The rest of the Rays are curious, too, as Meadows, a product of the Chris Archer trade to Pittsburgh last year, along with pitcher Tyler Glasnow and prospect Shane Baz, continues to pay off.

Meadows also leads the Rays with 67 RBIs and 51 extra-base hits.

Meadows has hit eight homers in his past 20 games and with his 23 total, he’s only two behind Archer, who has allowed 25 in his rough 3-9, 5.19 season in Pittsburgh.

“He’s pretty special when he’s got a bat in his hand,’’ manager Kevin Cash said of Meadows. “He sees the ball so well. You never see him really take an out-of-sorts swing, and that’s a sign of a good hitter. It seems like everything, even his mishits, he might swing and miss, but it seems like he’s on time at the plate very, very consistently.

“He’s strong. … He’s s got plenty of power. He can beat you any way.’’

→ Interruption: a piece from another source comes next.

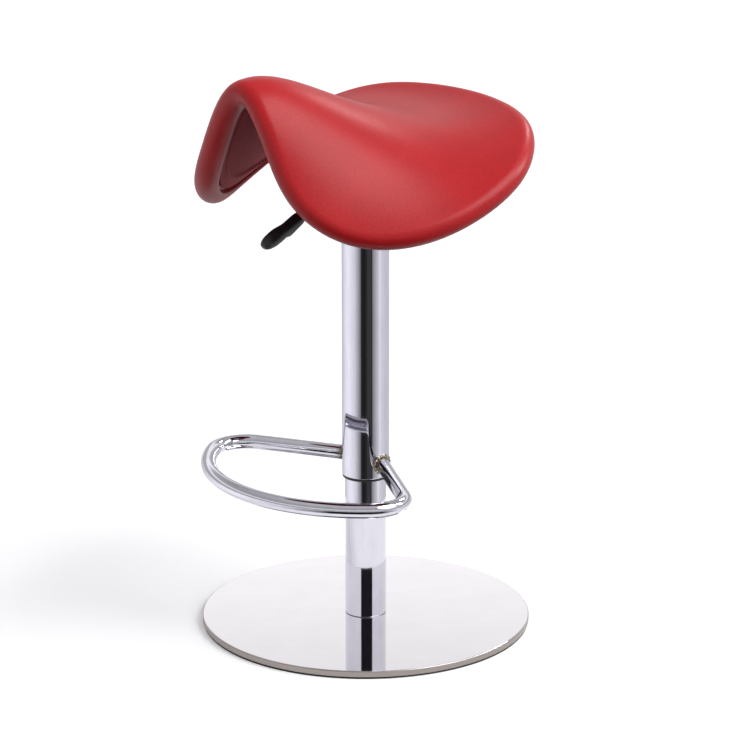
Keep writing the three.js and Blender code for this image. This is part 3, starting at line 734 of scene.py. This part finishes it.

Meadows said he hadn’t really thought about not hitting a grand slam, until he launched the 2-0 Ty Blach pitch to right-center. That expanded a 3-0 Rays lead, thanks to run-scoring hits by Kevin Kiermaier and Mike Zunino, to 7-0 and matched their biggest inning of the year.

“I hit it and I was like, ‘That was a grand slam,’ so that was pretty cool,’’ Meadows said.

Cooler, his dad, Kenny, had made a last-minute decision to come up from Georgia for the weekend. “Him being able to witness it, me being able to do it while he was here, it’s pretty special,’’ Meadows said.

The Rays were playing on the road but wearing white, which was a little odd, and given their struggles at the Trop not necessarily good. But the home team had the choice for Players Weekend, and the Orioles wanted to be the men in black.

The uniforms were certainly quite different than the norm, and the monochromatic white-and-black looks made it hard to tell who was who if you didn’t already know.

Trevor Richards, the other pitcher acquired July 31 from the Marlins along with Nick Anderson, improved his standing with an encouraging performance.

Richards went six shutout innings in his second Rays outing, allowing only two hits and a walk while striking out five, mixing in a cutter and sharpening his changeup, throwing an economical 83 pitches and never really losing command or control. Getting the seven runs in the second also helped.

“He was awesome,’’ Cash said. “Saw some encouraging things in his last outing and was hoping to see some more, and we did.’’

That was important Friday and going forward as the Rays continue to try to cover for injured starters Glasnow, Blake Snell and Yonny Chirinos.

“Right now it’s all hands on deck,’’ Cash said. “We’re going to need strong performances for anybody who takes the ball, and he certainly gave us one today. Hopefully he looks at this as a confidence boost for him to get in here and compete, when his spot gets called upon, he comes in and does similar stuff.’’

Richards said he welcomes every opportunity.

“I’m going to compete,’ he said.

Plus he made a play you’ll likely see on the highlight shows, a behind-his-back grab of Chris Davis’ grounder up the middle.

“I saw it coming back at me, and I didn’t think I had time to get myself around because I was kind of turned toward first base, so I figured I’d just take a stab at it behind the back and it was it was in my glove,’’ he said.

The Rays were impressed that pitching coach Kyle Snyder got the ball to present to Richards to commemorate the play, though the right-hander casually informed them he had made a similar one previously.

Aaron Slegers finished for his first big-league save but was optioned to Triple A after the game to make room for Austin Pruitt, who will work bulk innings Saturday behind Jose Alvarado, who will take a turn as the opener. The Rays also sent down outfielder Guillermo Heredia to make room for Avisail Garcia to come off the injured list.

Tommy Pham came out out of game after aggravating his sore right wrist and hand on a swing when jammed by a pitch, but is not expected to miss any additional time.